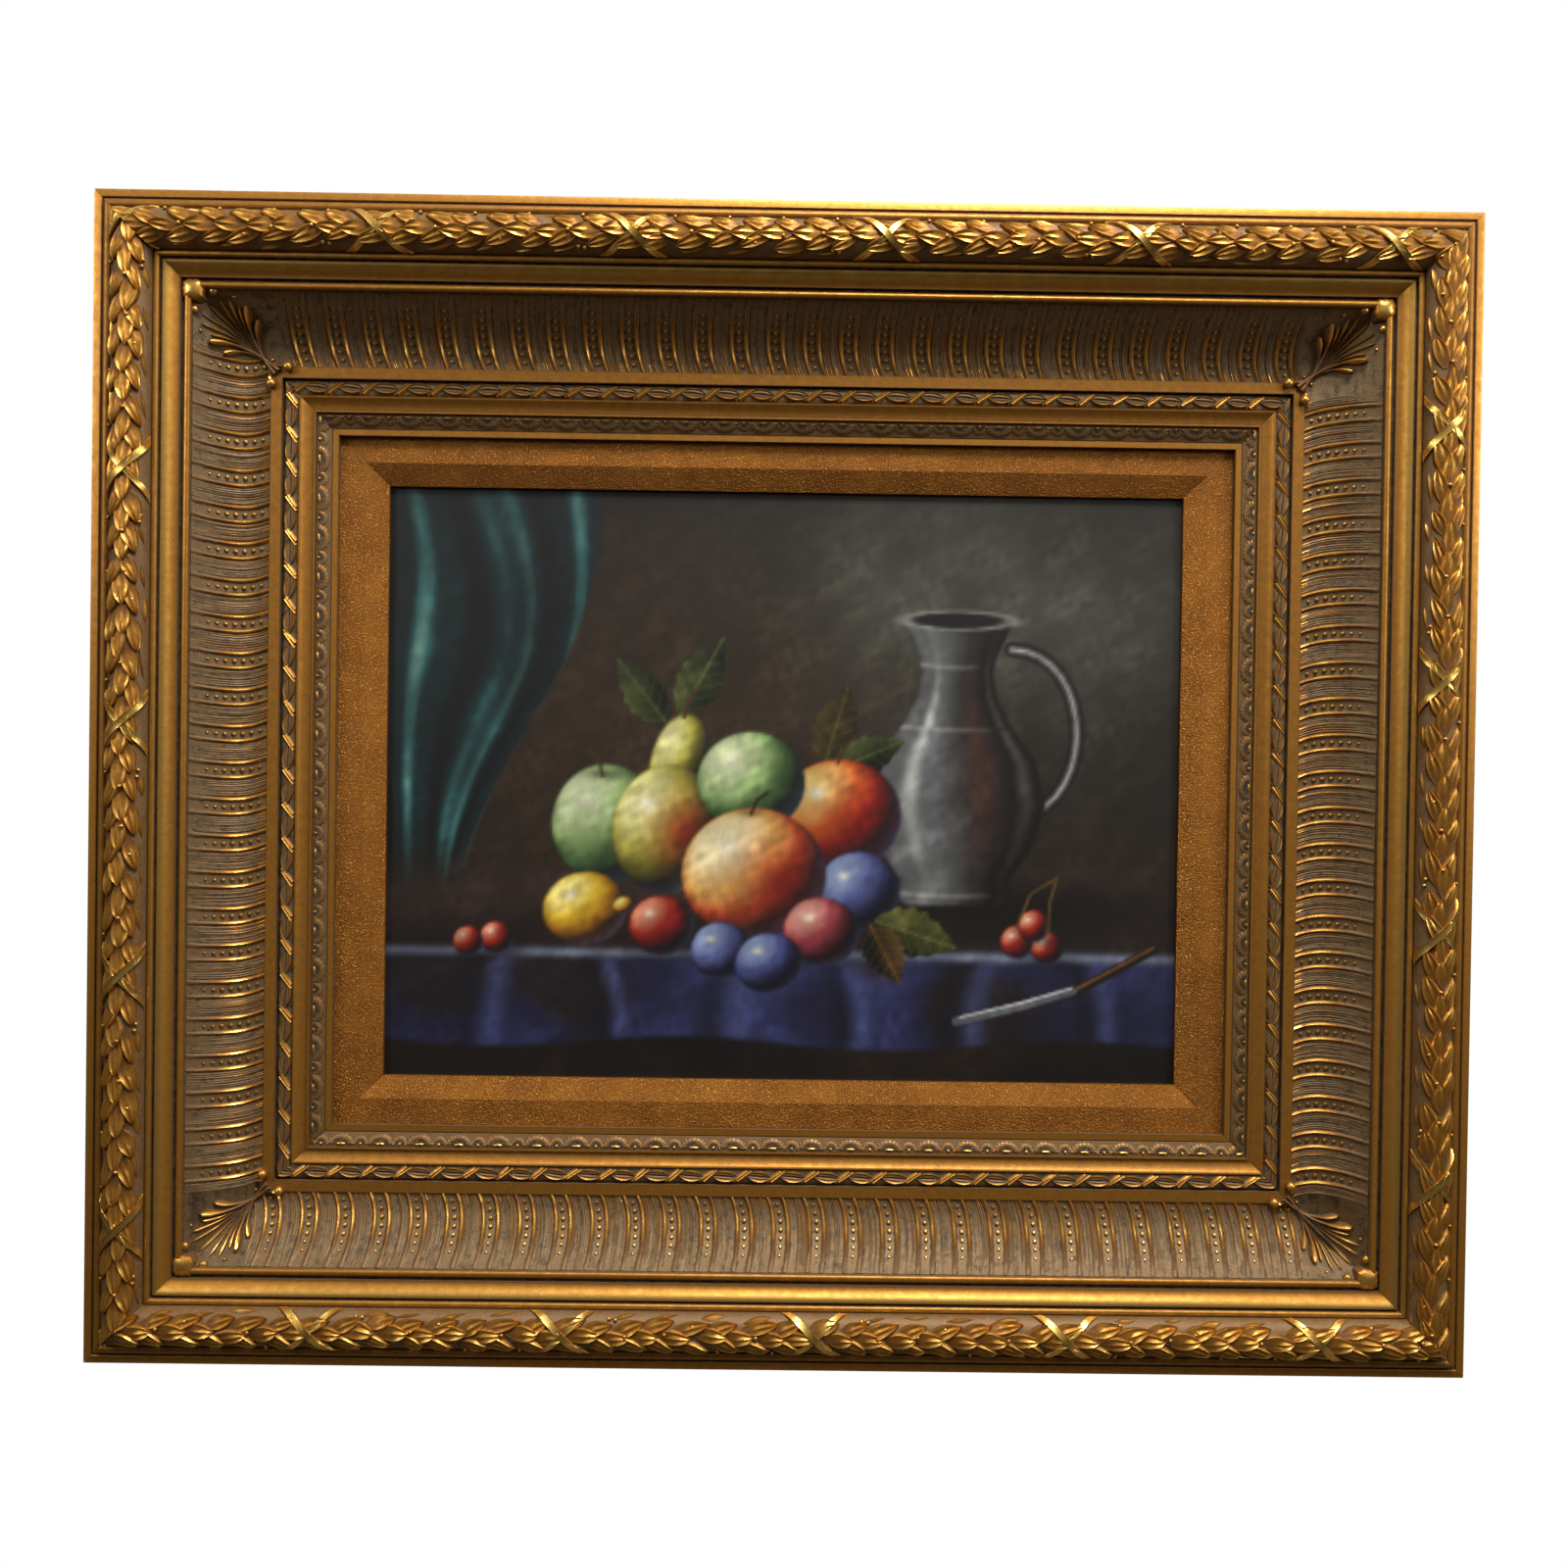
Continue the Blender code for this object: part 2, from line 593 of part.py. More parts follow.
def add_fan(bm, root):
    """The leaves of a spray as one fan: crests and valleys by turns, around its root."""
    crests = sorted({turn * sign for turn, _ in SPRAY_LEAVES for sign in (-1, 1)})
    lengths = dict(SPRAY_LEAVES)
    rays = [(turn, lengths[abs(turn)], SPRAY_CREST) for turn in crests]
    for first, second in zip(crests, crests[1:]):
        length = (lengths[abs(first)] + lengths[abs(second)]) / 2 * SPRAY_VALLEY_REACH
        rays.append(((first + second) / 2, length, SPRAY_VALLEY))
    last, before = crests[-1], crests[-2]
    for sign in (-1, 1):
        edge = sign * (last + (last - before) / 2)
        rays.append((edge, lengths[last] * SPRAY_VALLEY_REACH, SPRAY_VALLEY))
    rings = []
    for turn, length, body in sorted(rays):
        angle = math.pi / 4 + math.radians(turn) + SPRAY_TURN
        along = Vector((math.cos(angle), math.sin(angle)))
        ring = []
        for station, share in zip(SPRAY_STATIONS, body):
            place = root + along * (SPRAY_HUB_OPEN + station * (length - SPRAY_HUB_OPEN))
            ring.append(Vector((*place, surface_height(*place) + share * SPRAY_RAISE)))
        ring.append(Vector((ring[-1].x, ring[-1].y, LEG_DEPTH)))
        ring.append(Vector((ring[0].x, ring[0].y, LEG_DEPTH)))
        rings.append(ring)
    sweep(bm, rings)


def add_stem(bm, root, ball):
    """A stem with a crest along it, from the root of the fan to a ball."""
    run = ball - root
    along = run.normalized()
    across = Vector((-along.y, along.x)) * SPRAY_STEM_WIDTH / 2
    rings = []
    for share in SPRAY_STEM_STATIONS:
        place = root + run * share
        seat = surface_height(*place)
        left = Vector((*(place + across), seat - SPRAY_STEM_DEPTH))
        right = Vector((*(place - across), seat - SPRAY_STEM_DEPTH))
        rings.append([left, right, Vector((*place, seat + SPRAY_STEM_RAISE))])
    sweep(bm, rings)


def add_knob(bm, place, radius, height):
    bmesh.ops.create_icosphere(bm, subdivisions=1, radius=radius)
    spin = Matrix.Rotation(KNOB_SPIN, 4, "Z") @ Matrix.Rotation(KNOB_TIP, 4, "X")
    bmesh.ops.transform(bm, matrix=Matrix.Translation((*place, height)) @ spin, verts=bm.verts[:])


def spray_seat(bm):
    """The plain moulding around the mitre, grown by the gap, for a spray to sit on."""
    face = grown_face()
    closed = face + [(face[-1][0], 0), (face[0][0], 0)]
    far = RAIL_WIDTH - OUTER_END - SPRAY_SEAT_REACH
    across = [Vector((far, RAIL_WIDTH - inward, height)) for inward, height in closed]
    corner = [Vector((RAIL_WIDTH - inward, RAIL_WIDTH - inward, height)) for inward, height in closed]
    down = [Vector((RAIL_WIDTH - inward, far, height)) for inward, height in closed]
    sweep(bm, [across, corner, down])


def make_spray(corner, parts, tools, material, holder):
    """The cast spray over one mitre: a fan of leaves, two stems with balls, and a pad."""
    cove_corner = RAIL_WIDTH - COVE_END
    bead_corner = RAIL_WIDTH - COVE_START
    root = Vector((1, 1)) * (cove_corner + SPRAY_ROOT_SET)
    middle_of_fillet = (RAIL_WIDTH - OUTER_END + cove_corner) / 2
    balls = [Vector((middle_of_fillet - SPRAY_BALL_OUT, middle_of_fillet))]
    balls.append(Vector((middle_of_fillet, middle_of_fillet - SPRAY_BALL_OUT)))
    bm = bmesh.new()
    add_fan(bm, root)
    spray = new_object("corner_spray_" + corner, bm, parts, material)
    knobs = [(root, SPRAY_HUB_RADIUS, surface_height(*root) + SPRAY_HUB_LIFT)]
    knobs += [(ball, SPRAY_BALL_RADIUS, FILLET_TOP + SPRAY_BALL_LIFT) for ball in balls]
    pad = Vector((1, 1)) * (bead_corner - SPRAY_PAD_SET)
    knobs.append((pad, SPRAY_PAD_RADIUS, surface_height(*pad) + SPRAY_PAD_RAISE))
    for ball in balls:
        bm = bmesh.new()
        add_stem(bm, root, ball)
        combine(spray, tool_object("stem", bm, tools), "UNION")
    for knob in knobs:
        bm = bmesh.new()
        add_knob(bm, *knob)
        combine(spray, tool_object("knob", bm, tools), "UNION")
    bm = bmesh.new()
    spray_seat(bm)
    combine(spray, tool_object("seat", bm, tools), "DIFFERENCE")
    bm = bmesh.new()
    bm.from_mesh(spray.data)
    finish_faces(bm, spray)
    spray.parent = holder
    spray.rotation_euler = (math.pi / 2, math.radians(CORNERS[corner]), 0)
    side_x = 1 if "right" in corner else -1
    side_z = 1 if "top" in corner else -1
    spray.location = (side_x * SIGHT_WIDTH / 2, 0, side_z * SIGHT_HEIGHT / 2)
    return spray


def main():
    for item in list(bpy.data.objects):
        bpy.data.objects.remove(item, do_unlink=True)
    parts = bpy.data.collections.new("framed_oil_painting")
    tools = bpy.data.collections.new("cutters")
    bpy.context.scene.collection.children.link(parts)
    bpy.context.scene.collection.children.link(tools)
    holder = bpy.data.objects.new("frame_centre", None)
    holder.location = (0, 0, CENTRE_Z)
    parts.objects.link(holder)
    gilt = make_material("gilded_moulding", (0.36, 0.24, 0.10), 0.75, 0.42)
    bright = make_material("gilded_casting", (0.45, 0.31, 0.13), 0.80, 0.38)
    speckled = make_material("speckled_liner", (0.42, 0.33, 0.19), 0.35, 0.55)
    paint = make_material("painted_canvas", (0.20, 0.16, 0.12), 0.0, 0.45)
    pine = make_material("bare_pine", (0.62, 0.47, 0.30), 0.0, 0.70)
    for side in SIDES:
        make_outer_rail(side, parts, tools, gilt, holder)
        make_plain_rail("inner_rail", side, inner_profile(), parts, gilt, holder)
        make_plain_rail("liner", side, liner_profile(), parts, speckled, holder)
        make_plain_rail("stretcher", side, stretcher_profile(), parts, pine, holder)
    for corner in CORNERS:
        make_spray(corner, parts, tools, bright, holder)
    make_canvas(parts, paint, holder)
    bpy.context.view_layer.update()


main()
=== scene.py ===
# %% [markdown]
# # A framed oil painting: the looks
# The solid model already holds the sizes: two nested mouldings, a liner, a canvas and a stretcher.
# This lesson dresses it. A gilt frame is nearly all relief: leaves, ribbons, ribs and pearls pressed
# in plaster, covered with bronze leaf, then darkened with a thin brown wash and rubbed back, so that
# the high places shine and the hollows stay dull. We build that relief as mesh, note on each point
# how far it was rubbed, and let the materials read the note.

import math

import bmesh
import bpy
import numpy as np
from mathutils import Euler, Matrix, Vector


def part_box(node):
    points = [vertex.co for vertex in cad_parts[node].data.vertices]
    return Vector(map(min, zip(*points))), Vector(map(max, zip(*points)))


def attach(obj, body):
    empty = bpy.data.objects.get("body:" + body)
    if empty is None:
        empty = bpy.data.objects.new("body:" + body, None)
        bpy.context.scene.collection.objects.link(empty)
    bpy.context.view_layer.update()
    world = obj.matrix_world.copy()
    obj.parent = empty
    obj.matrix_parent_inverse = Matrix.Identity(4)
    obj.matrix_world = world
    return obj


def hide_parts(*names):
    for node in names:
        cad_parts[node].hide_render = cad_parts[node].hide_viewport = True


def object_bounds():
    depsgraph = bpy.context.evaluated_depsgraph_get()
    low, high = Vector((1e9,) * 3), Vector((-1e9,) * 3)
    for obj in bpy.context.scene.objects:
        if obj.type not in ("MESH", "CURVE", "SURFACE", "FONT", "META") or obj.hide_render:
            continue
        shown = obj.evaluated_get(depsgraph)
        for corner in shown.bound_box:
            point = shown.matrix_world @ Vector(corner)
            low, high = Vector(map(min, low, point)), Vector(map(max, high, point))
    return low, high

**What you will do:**
Repeat, word for word, only the lines from the line holding "bpy.context.scene.collection.children.link(parts)" through the line holding "points = [vertex.co", with both of those lines included.

**Finished task:**
    bpy.context.scene.collection.children.link(parts)
    bpy.context.scene.collection.children.link(tools)
    holder = bpy.data.objects.new("frame_centre", None)
    holder.location = (0, 0, CENTRE_Z)
    parts.objects.link(holder)
    gilt = make_material("gilded_moulding", (0.36, 0.24, 0.10), 0.75, 0.42)
    bright = make_material("gilded_casting", (0.45, 0.31, 0.13), 0.80, 0.38)
    speckled = make_material("speckled_liner", (0.42, 0.33, 0.19), 0.35, 0.55)
    paint = make_material("painted_canvas", (0.20, 0.16, 0.12), 0.0, 0.45)
    pine = make_material("bare_pine", (0.62, 0.47, 0.30), 0.0, 0.70)
    for side in SIDES:
        make_outer_rail(side, parts, tools, gilt, holder)
        make_plain_rail("inner_rail", side, inner_profile(), parts, gilt, holder)
        make_plain_rail("liner", side, liner_profile(), parts, speckled, holder)
        make_plain_rail("stretcher", side, stretcher_profile(), parts, pine, holder)
    for corner in CORNERS:
        make_spray(corner, parts, tools, bright, holder)
    make_canvas(parts, paint, holder)
    bpy.context.view_layer.update()


main()
=== scene.py ===
# %% [markdown]
# # A framed oil painting: the looks
# The solid model already holds the sizes: two nested mouldings, a liner, a canvas and a stretcher.
# This lesson dresses it. A gilt frame is nearly all relief: leaves, ribbons, ribs and pearls pressed
# in plaster, covered with bronze leaf, then darkened with a thin brown wash and rubbed back, so that
# the high places shine and the hollows stay dull. We build that relief as mesh, note on each point
# how far it was rubbed, and let the materials read the note.

import math

import bmesh
import bpy
import numpy as np
from mathutils import Euler, Matrix, Vector


def part_box(node):
    points = [vertex.co for vertex in cad_parts[node].data.vertices]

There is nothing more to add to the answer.